Nos gusta creer que o bien la divinidad de dios es tan evidente que era inevitable desarrollar ritos reconociéndola (si no los ordenó él personalmente a algún venerado patriarca), o que la religión cumple una función social ineludible y tarde o temprano la hubiéramos inventado. Pero hay una tercera posibilidad que ahora la neurociencia investiga así sea por curiosidad con títulos como Dios está en el cerebro: que nuestra aproximación a los misterios de la divinidad fuera el aporte genético proveniente de una mutación que nos dejó un lejano y olvidado tatarabuelo de cráneo alargado y cuerpo velludo.
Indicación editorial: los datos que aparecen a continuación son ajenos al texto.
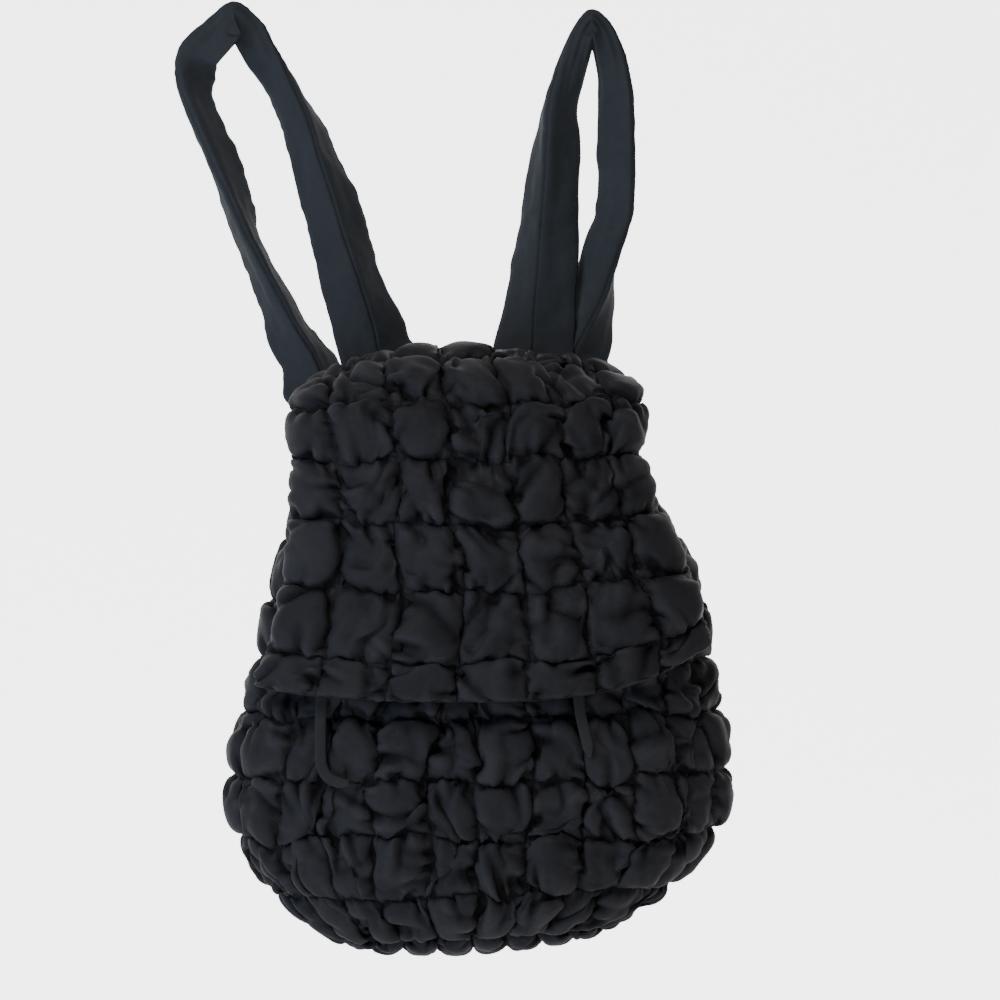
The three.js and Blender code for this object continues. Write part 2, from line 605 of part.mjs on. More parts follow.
const bag = new THREE.Group();
function add(name, geometry, material) {
  const mesh = new THREE.Mesh(geometry, material);
  mesh.name = name;
  bag.add(mesh);
}

add("front_panel", wallPanel("front"), shell);
add("back_panel", wallPanel("back"), shell);
add("base_panel", basePanel(), shell);
add("flap", flapPanel(), shell);
const leftLine = strapLine(LEFT_STRAP);
add("strap_left", foldedBand(leftLine, STRAP_WIDTH, STRAP_THICKNESS, 1), plain);
add("strap_right", foldedBand(strapLine(RIGHT_STRAP), STRAP_WIDTH, STRAP_THICKNESS, -1), plain);
add("drawstring_left", foldedBand(cordLine(LEFT_CORD), CORD_WIDTH, CORD_THICKNESS, 1), tape);
add("drawstring_right", foldedBand(cordLine(RIGHT_CORD), CORD_WIDTH, CORD_THICKNESS, 1), tape);

// The origin is under the highest point of the left strap, where its folded halves hang down.
const crown = leftLine.reduce((a, b) => (b.point.z > a.point.z ? b : a)).point;
bag.position.copy(crown).negate();
bag.position.z += STRAP_WIDTH / 2;

const backpack = new THREE.Group();
backpack.add(bag);
export default backpack;
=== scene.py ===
import math

import bpy
import numpy as np
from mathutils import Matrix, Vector


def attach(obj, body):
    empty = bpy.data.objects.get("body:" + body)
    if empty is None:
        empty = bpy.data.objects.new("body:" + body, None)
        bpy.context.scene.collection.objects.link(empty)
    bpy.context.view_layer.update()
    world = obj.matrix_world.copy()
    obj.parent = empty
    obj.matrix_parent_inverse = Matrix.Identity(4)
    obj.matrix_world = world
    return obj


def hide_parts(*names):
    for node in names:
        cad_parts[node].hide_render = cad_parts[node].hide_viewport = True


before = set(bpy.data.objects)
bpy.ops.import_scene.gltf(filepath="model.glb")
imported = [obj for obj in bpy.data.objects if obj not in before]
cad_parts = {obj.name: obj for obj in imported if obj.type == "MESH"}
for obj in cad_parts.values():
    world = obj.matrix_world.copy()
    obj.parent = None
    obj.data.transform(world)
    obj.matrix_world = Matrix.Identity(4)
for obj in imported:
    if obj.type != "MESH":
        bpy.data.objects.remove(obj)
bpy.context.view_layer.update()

# The view: level with the middle of the bag and from straight in front, as it hangs by its two straps.
# Nothing here is part of the bag: a pale floor and wall, and light from large soft lamps.
EYE, LENS, SENSOR = (0.1613, -1.6096, -0.2752), 96, 36
LIT_MIDDLE = (0.15, 0, -0.33)  # where the lamps point
STAGE_LEFT, STAGE_RIGHT, STAGE_FRONT = -4, 4.3, -4
FLOOR_LEVEL, WALL_BEHIND, WALL_TOP = -1, 1.6, 3
ROOM_GLOW = 0.07

eye = bpy.data.objects.new("eye", bpy.data.cameras.new("eye"))
bpy.context.collection.objects.link(eye)
eye.data.lens = LENS
eye.data.sensor_width = SENSOR
eye.location = EYE
eye.rotation_euler = (math.radians(90), 0, 0)
bpy.context.scene.camera = eye


def flat_panel(name, corners, color, glow):
    mesh = bpy.data.meshes.new(name)
    mesh.from_pydata(corners, [], [(0, 1, 2, 3)])
    panel = bpy.data.objects.new(name, mesh)
    bpy.context.collection.objects.link(panel)
    paint = bpy.data.materials.new(name)
    paint.use_nodes = True
    shader = paint.node_tree.nodes["Principled BSDF"]
    shader.inputs["Base Color"].default_value = (*color, 1)
    shader.inputs["Roughness"].default_value = 0.9
    shader.inputs["Emission Color"].default_value = (1, 1, 1, 1)
    shader.inputs["Emission Strength"].default_value = glow
    mesh.materials.append(paint)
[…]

Eso no significa que dios, cualquiera que fuera, no exista, pero sí que nuestra forma de entenderlo, interpretarlo y relacionarnos con él, incluyendo libros sagrados, ritos e invocaciones, está sometida a la tenaza de acero de un gen que configuró así nuestro cerebro por azar hace cientos de miles de años y, más inquietante, si los Neanderthal no entran a nuestro patrimonio genético, nuestra idea religiosa sería muy distinta, en caso de existir siquiera.
Esta columna puede ser una fábula o un resumen de divulgación, dejo eso al criterio de cada cual, pero imaginen por un momento la posibilidad. La Inquisición, las cruzadas, el fanatismo musulmán, la guerra palestina por la tierra prometida, los Testigos de Jehová que timbran justo durante la siesta o los árboles talados para escribir libros sobre el Diseño Inteligente fueron condicionados todos por un antepasado de nombre impronunciable. La idea no resulta agradable, pero explica más cosas que la fe cerrera de un creyente a ultranza y debería hacernos un poco más respetuosos de la fe ajena.